= Michael Bauman (theologian) =

American theologian

Michael Edward Bauman (February 14, 1950 – October 2, 2019) was an American theologian. He served as professor of theology and culture and director of Christian studies at Hillsdale College in Hillsdale, Michigan. He was also a member of the faculty of Summit Ministries, in Manitou Springs, Colorado.

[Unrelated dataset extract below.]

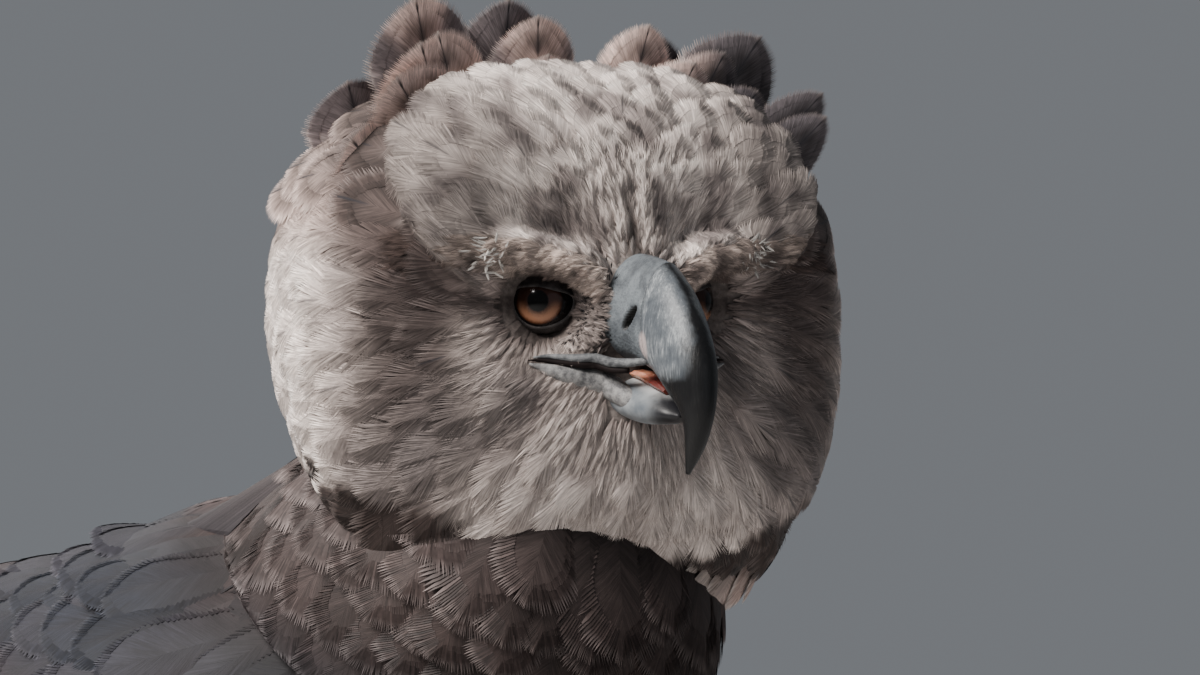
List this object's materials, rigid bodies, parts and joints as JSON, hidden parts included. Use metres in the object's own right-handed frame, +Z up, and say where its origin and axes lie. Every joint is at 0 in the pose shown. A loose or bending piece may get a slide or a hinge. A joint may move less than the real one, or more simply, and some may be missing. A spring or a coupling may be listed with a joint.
{
  "type": "harpy eagle",
  "caption": "Life-size standing harpy eagle with raised crest feathers, facial ruff, hooked beak, folded wings and long tail, head turned to its right.",
  "frame": {"origin": "on the floor at the middle of the bird's bounding box, behind the feet and under the folded wings", "axes": "+Z up, the body faces -Y, the bird's right side is -X"},
  "size_m": [0.2468, 0.8363, 0.7031],
  "materials": {
    "head_feathers": "soft pale grey feathers",
    "slate_feathers": "satin dark slate feathers",
    "belly_feathers": "soft white feathers with dark bars",
    "tail_feathers": "black feathers with grey bars",
    "cere_skin": "smooth slate-blue skin",
    "beak_horn": "satin blue-grey horn, darker at the tip",
    "claw_horn": "satin black horn",
    "leg_scales": "dull yellow scaled skin",
    "eye": "wet amber iris with a black pupil",
    "tongue": "moist orange-pink skin"
  },
  "bodies": {
    "root": {"head": "head_feathers", "neck": "slate_feathers", "torso": "slate_feathers", "wing_right": "slate_feathers", "wing_left": "slate_feathers", "tail": "tail_feathers", "thigh_right": "belly_feathers", "thigh_left": "belly_feathers", "cere": "cere_skin", "upper_beak": "beak_horn", "lower_beak": "beak_horn", "tongue": "tongue", "eye_right": "eye", "eye_left": "eye", "tarsus_right": "leg_scales", "tarsus_left": "leg_scales", "foot_right": "leg_scales", "foot_left": "leg_scales", "claw_inner_right": "claw_horn", "claw_inner_left": "claw_horn", "claw_middle_right": "claw_horn", "claw_middle_left": "claw_horn", "claw_outer_right": "claw_horn", "claw_outer_left": "claw_horn", "claw_hind_right": "claw_horn", "claw_hind_left": "claw_horn"}
  },
  "joints": []
}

==Early life and education==
Bauman was born on February 14, 1950, in Moline, Illinois, and graduated from Moline High School. He received his Bachelor of Arts in the Old Testament from Trinity College (now known as Trinity International University) in 1977, a Master of Arts in Church History from McCormick Theological Seminary in 1979. He went on to a PhD in theology from Fordham University, which he completed in 1983, with a dissertation titled Milton's Arianism: "Following The Way Which Is Called Heresy".

==Career==
After several years as an assistant professor at Northeastern Bible College, Bauman began work at Hillsdale College in 1988. He continued at Hillsdale for the rest of his life, later serving as the director of the Christian Studies program. Between 1989 and 1997, he was associate dean of the summer school at the Centre for Medieval and Renaissance Studies, in Oxford, England.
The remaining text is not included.